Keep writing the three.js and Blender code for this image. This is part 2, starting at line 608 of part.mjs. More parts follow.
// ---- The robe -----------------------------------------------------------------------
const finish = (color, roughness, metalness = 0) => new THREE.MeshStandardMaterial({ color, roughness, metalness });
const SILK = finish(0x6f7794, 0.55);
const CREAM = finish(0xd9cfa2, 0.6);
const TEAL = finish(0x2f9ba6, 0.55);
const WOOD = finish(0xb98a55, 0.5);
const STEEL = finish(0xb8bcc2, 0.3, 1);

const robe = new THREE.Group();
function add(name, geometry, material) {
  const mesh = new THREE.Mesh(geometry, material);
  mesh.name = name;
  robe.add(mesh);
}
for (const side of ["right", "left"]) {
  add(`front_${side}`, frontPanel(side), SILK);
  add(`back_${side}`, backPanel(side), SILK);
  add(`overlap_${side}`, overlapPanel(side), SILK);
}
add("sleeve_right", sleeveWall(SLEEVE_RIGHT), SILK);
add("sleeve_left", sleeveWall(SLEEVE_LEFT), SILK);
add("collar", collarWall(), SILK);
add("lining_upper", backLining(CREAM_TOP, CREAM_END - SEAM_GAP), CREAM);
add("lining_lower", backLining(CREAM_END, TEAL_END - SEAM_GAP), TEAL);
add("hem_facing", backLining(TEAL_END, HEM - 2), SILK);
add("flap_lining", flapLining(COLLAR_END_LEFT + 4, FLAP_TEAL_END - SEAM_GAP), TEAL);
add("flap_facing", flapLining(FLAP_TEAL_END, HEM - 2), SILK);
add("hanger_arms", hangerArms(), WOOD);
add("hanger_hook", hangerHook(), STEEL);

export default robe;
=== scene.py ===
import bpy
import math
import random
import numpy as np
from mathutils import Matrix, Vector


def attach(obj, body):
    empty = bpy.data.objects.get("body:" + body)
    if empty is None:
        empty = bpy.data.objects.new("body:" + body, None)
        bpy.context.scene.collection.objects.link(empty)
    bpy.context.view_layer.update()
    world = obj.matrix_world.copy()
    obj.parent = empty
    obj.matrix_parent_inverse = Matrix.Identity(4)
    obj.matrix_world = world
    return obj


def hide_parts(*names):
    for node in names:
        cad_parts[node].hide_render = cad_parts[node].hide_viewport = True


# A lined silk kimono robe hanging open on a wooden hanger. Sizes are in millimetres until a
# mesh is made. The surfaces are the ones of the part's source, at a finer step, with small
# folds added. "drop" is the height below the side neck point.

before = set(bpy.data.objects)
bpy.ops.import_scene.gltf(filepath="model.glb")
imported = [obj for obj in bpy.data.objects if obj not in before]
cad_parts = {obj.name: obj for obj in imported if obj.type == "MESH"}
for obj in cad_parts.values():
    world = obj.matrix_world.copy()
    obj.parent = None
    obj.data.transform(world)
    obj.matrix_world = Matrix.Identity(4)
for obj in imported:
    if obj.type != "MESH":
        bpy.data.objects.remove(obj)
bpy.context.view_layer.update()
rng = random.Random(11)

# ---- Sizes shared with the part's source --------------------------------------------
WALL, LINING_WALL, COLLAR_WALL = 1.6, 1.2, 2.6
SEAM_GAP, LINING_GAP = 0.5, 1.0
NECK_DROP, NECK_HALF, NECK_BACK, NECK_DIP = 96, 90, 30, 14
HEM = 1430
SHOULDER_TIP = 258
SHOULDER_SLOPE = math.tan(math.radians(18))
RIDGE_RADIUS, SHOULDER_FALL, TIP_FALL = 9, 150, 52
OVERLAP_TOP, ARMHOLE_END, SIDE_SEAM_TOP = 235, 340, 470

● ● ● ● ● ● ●

Reproduce the material verbatim, line by line.

Keep writing the three.js and Blender code for this image. This is part 2, starting at line 608 of part.mjs. More parts follow.
// ---- The robe -----------------------------------------------------------------------
const finish = (color, roughness, metalness = 0) => new THREE.MeshStandardMaterial({ color, roughness, metalness });
const SILK = finish(0x6f7794, 0.55);
const CREAM = finish(0xd9cfa2, 0.6);
const TEAL = finish(0x2f9ba6, 0.55);
const WOOD = finish(0xb98a55, 0.5);
const STEEL = finish(0xb8bcc2, 0.3, 1);

const robe = new THREE.Group();
function add(name, geometry, material) {
  const mesh = new THREE.Mesh(geometry, material);
  mesh.name = name;
  robe.add(mesh);
}
for (const side of ["right", "left"]) {
  add(`front_${side}`, frontPanel(side), SILK);
  add(`back_${side}`, backPanel(side), SILK);
  add(`overlap_${side}`, overlapPanel(side), SILK);
}
add("sleeve_right", sleeveWall(SLEEVE_RIGHT), SILK);
add("sleeve_left", sleeveWall(SLEEVE_LEFT), SILK);
add("collar", collarWall(), SILK);
add("lining_upper", backLining(CREAM_TOP, CREAM_END - SEAM_GAP), CREAM);
add("lining_lower", backLining(CREAM_END, TEAL_END - SEAM_GAP), TEAL);
add("hem_facing", backLining(TEAL_END, HEM - 2), SILK);
add("flap_lining", flapLining(COLLAR_END_LEFT + 4, FLAP_TEAL_END - SEAM_GAP), TEAL);
add("flap_facing", flapLining(FLAP_TEAL_END, HEM - 2), SILK);
add("hanger_arms", hangerArms(), WOOD);
add("hanger_hook", hangerHook(), STEEL);

export default robe;
=== scene.py ===
import bpy
import math
import random
import numpy as np
from mathutils import Matrix, Vector


def attach(obj, body):
    empty = bpy.data.objects.get("body:" + body)
    if empty is None:
        empty = bpy.data.objects.new("body:" + body, None)
        bpy.context.scene.collection.objects.link(empty)
    bpy.context.view_layer.update()
    world = obj.matrix_world.copy()
    obj.parent = empty
    obj.matrix_parent_inverse = Matrix.Identity(4)
    obj.matrix_world = world
    return obj


def hide_parts(*names):
    for node in names:
        cad_parts[node].hide_render = cad_parts[node].hide_viewport = True


# A lined silk kimono robe hanging open on a wooden hanger. Sizes are in millimetres until a
# mesh is made. The surfaces are the ones of the part's source, at a finer step, with small
# folds added. "drop" is the height below the side neck point.

before = set(bpy.data.objects)
bpy.ops.import_scene.gltf(filepath="model.glb")
imported = [obj for obj in bpy.data.objects if obj not in before]
cad_parts = {obj.name: obj for obj in imported if obj.type == "MESH"}
for obj in cad_parts.values():
    world = obj.matrix_world.copy()
    obj.parent = None
    obj.data.transform(world)
    obj.matrix_world = Matrix.Identity(4)
for obj in imported:
    if obj.type != "MESH":
        bpy.data.objects.remove(obj)
bpy.context.view_layer.update()
rng = random.Random(11)

# ---- Sizes shared with the part's source --------------------------------------------
WALL, LINING_WALL, COLLAR_WALL = 1.6, 1.2, 2.6
SEAM_GAP, LINING_GAP = 0.5, 1.0
NECK_DROP, NECK_HALF, NECK_BACK, NECK_DIP = 96, 90, 30, 14
HEM = 1430
SHOULDER_TIP = 258
SHOULDER_SLOPE = math.tan(math.radians(18))
RIDGE_RADIUS, SHOULDER_FALL, TIP_FALL = 9, 150, 52
OVERLAP_TOP, ARMHOLE_END, SIDE_SEAM_TOP = 235, 340, 470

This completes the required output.